Steak au Poivre with Homemade Frites (French Fries)
Click here for the printable recipe
Servings: 2
Prep Time: 45 minutes
Cook Time: 45 minutes
Ingredients
Steak:
1 ribeye or strip steak (about 1½ inches thick, 12–14 oz)
Kosher salt
Coarsely cracked black pepper
Avocado oil
3 tbsp unsalted butter
3 garlic cloves, smashed
Few sprigs fresh thyme
Frites (French Fries):
2 large russet potatoes
Avocado oil, for frying
Kosher salt
Au Poivre Sauce:
1 tbsp unsalted butter (if needed)
1 small shallot, very finely diced
1½ to 2 tsp coarsely cracked black pepper
¼ cup cognac or brandy or dry white wine
½ cup beef broth
⅓ cup heavy cream
1 tsp Dijon mustard
Kosher salt, to taste
Instructions:
Peel the potatoes and cut them into ¼–⅜ inch sticks. Submerge them in a bowl of cold water and rinse until the water runs mostly clear.
Transfer the potatoes to a pot, cover with cold, generously salted water, and bring to a boil. Once boiling, lower to a gentle simmer and cook for 4 to 5 minutes, until just tender but still holding their shape.
Drain carefully and spread the potatoes in a single layer on a paper towel– or kitchen towel–lined baking sheet or wire rack. Let them steam dry completely, at least 20 minutes (that fluffy interior and crisp exterior).
Heat avocado oil in a heavy pot or Dutch oven to 325°F, making sure the oil is about 1½–2 inches deep.
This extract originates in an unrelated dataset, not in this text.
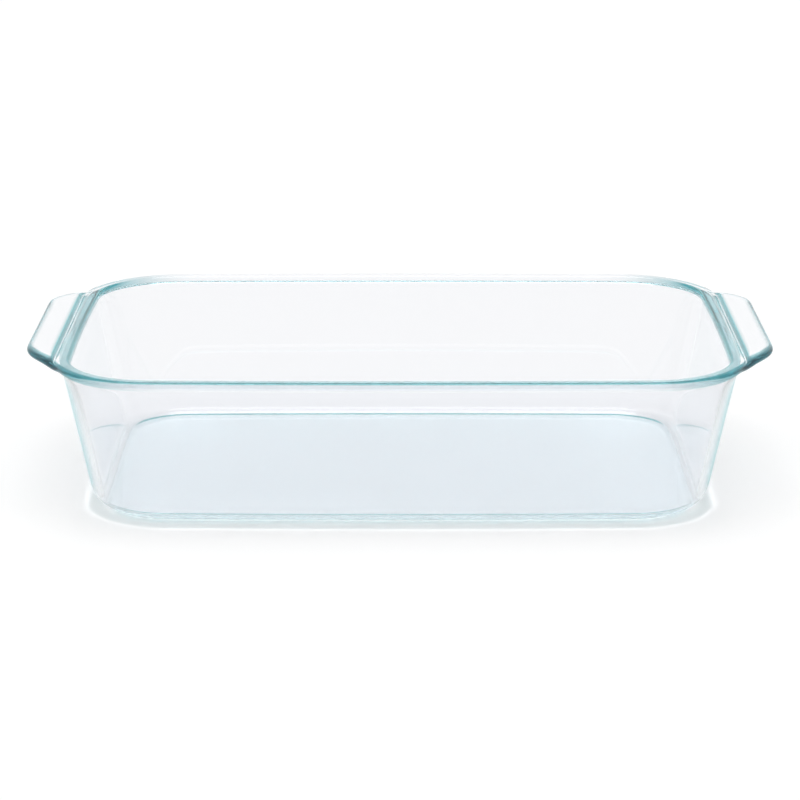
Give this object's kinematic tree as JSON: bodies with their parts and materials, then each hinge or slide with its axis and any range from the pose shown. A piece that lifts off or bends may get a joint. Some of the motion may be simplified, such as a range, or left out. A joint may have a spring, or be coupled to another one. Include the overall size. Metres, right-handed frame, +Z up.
{
  "type": "glass baking dish",
  "caption": "Oblong clear glass baking dish with leaning walls, a rolled rim and a flat handle ear on each short end.",
  "frame": {"origin": "centre of the flat underside, on the surface the dish stands on", "axes": "+X along the dish towards one handle, +Y across it, +Z up out of the opening"},
  "size_m": [0.3944, 0.2416, 0.0838],
  "materials": {
    "clear_glass": "fire-polished pressed glass, clear with a blue-green edge tint"
  },
  "bodies": {
    "root": {"glass_dish": "clear_glass"}
  },
  "joints": []
}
Fry the potatoes in small batches for 4 to 5 minutes, until pale and tender but not browned. Remove to a rack or paper towels and let rest 10–30 minutes. Turn the heat off.
Remove the steak from the fridge, pat dry, and season generously on all sides with kosher salt. Let it sit uncovered at room temperature for 30–60 minutes.
Reheat the oil to 375°F. Fry the potatoes again in batches for 2–3 minutes, until deeply golden and crisp. Season immediately with kosher salt and set aside.
Note: If you want your fries to be perfectly hot and crisp, save the final fry for the very last step, right before serving.
Pat the steak very dry again, then press coarsely cracked black pepper firmly onto all sides to form a crust. Do not season again with salt.
Heat a cast iron or stainless steel pan over medium-high heat until very hot. Add a thin layer of avocado oil.
Sear the steak without moving for 3 minutes. Flip, add 2–3 tablespoons butter, smashed garlic, and thyme, then baste continuously for 2–2½ minutes.
Remove the steak at 120–122°F for medium-rare. Spoon the butter and herbs over the top, leaving about 1 tablespoon of butter in the pan. Tent loosely with foil and let rest at least 10 minutes.
Optional: keep warm in a 200°F oven while you prepare the sauce.Lower the heat to medium. Add 1 tablespoon butter if the pan looks dry.
Add the shallot and cook 1–2 minutes, until soft and fragrant.
Stir in the cracked black pepper and toast for 30 seconds.
Deglaze with wine, scraping up any browned bits, and reduce by about half.
Add the beef broth and simmer 2–3 minutes, until slightly reduced.
Stir in the cream and Dijon and simmer gently until glossy and lightly thickened, about 2–3 minutes. Taste and adjust with salt and pepper if needed.
Slice the steak against the grain. Spoon the au poivre sauce over the top, garnish with fresh chives, and serve immediately with the crispy frites on the side.



I absolutely love steak frites
This looks incredible! It’s one of my go toś when I see it on a menu. And envious of your Normandy eating tour!